_Input records_:

########################################

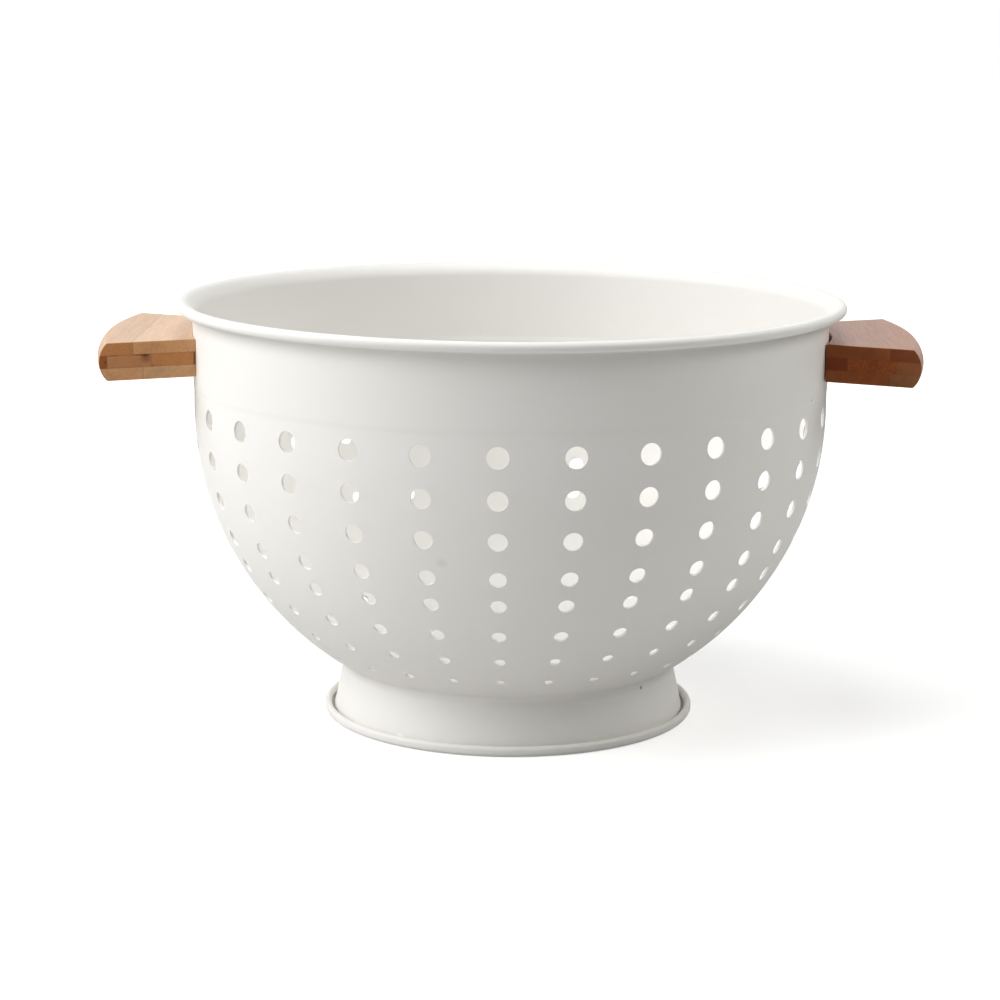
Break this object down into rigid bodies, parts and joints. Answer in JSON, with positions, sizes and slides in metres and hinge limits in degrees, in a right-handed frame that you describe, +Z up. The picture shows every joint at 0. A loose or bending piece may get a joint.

########################################

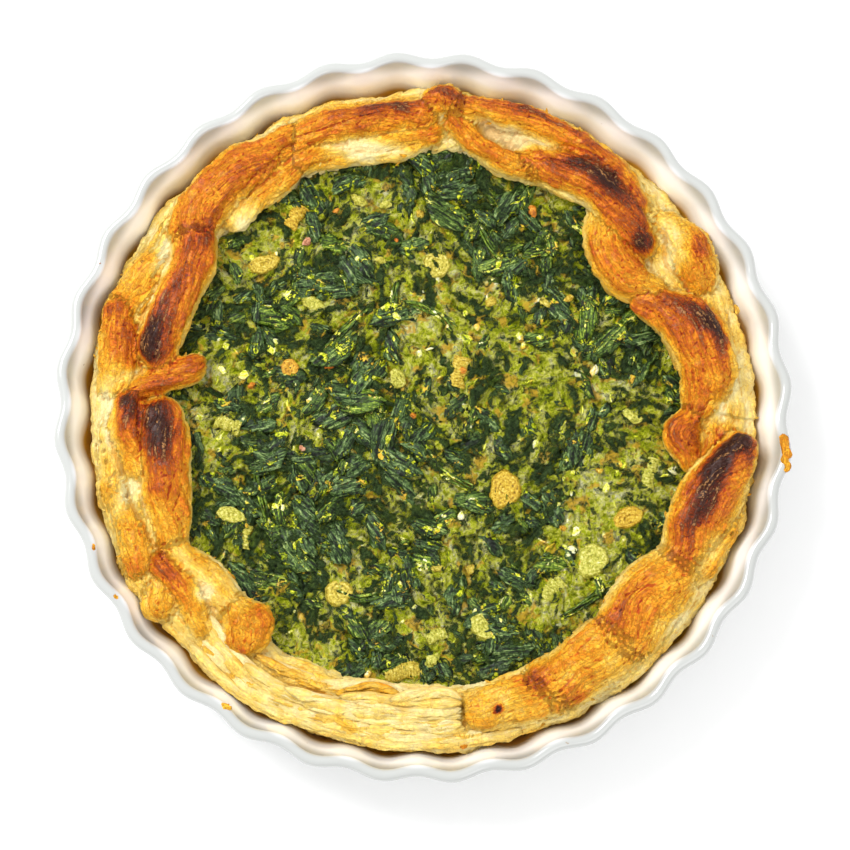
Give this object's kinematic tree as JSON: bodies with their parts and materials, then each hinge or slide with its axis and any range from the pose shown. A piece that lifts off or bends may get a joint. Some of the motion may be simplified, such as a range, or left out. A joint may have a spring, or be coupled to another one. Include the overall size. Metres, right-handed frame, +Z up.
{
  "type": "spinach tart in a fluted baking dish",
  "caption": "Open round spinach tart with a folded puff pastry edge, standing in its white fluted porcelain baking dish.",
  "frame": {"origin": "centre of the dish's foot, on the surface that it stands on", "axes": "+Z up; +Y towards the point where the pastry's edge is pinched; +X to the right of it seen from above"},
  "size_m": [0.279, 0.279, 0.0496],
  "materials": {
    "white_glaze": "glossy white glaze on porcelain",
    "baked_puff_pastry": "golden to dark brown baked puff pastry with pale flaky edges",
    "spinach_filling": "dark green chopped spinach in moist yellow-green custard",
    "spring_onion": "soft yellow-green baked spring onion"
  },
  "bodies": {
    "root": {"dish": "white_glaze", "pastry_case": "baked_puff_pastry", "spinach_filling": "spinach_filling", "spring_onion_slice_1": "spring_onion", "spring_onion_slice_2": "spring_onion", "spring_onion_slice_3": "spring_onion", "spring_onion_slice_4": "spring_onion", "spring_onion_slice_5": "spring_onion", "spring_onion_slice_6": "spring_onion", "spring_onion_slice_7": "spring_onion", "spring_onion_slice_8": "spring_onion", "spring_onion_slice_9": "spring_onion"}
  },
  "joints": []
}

########################################

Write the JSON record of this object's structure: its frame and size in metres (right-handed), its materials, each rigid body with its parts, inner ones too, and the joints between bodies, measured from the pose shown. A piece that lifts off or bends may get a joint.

########################################

_What you need to do_: Going through the lines above one by one, tally those with the word "each" and give only the total.

_Response to this exercise_: 2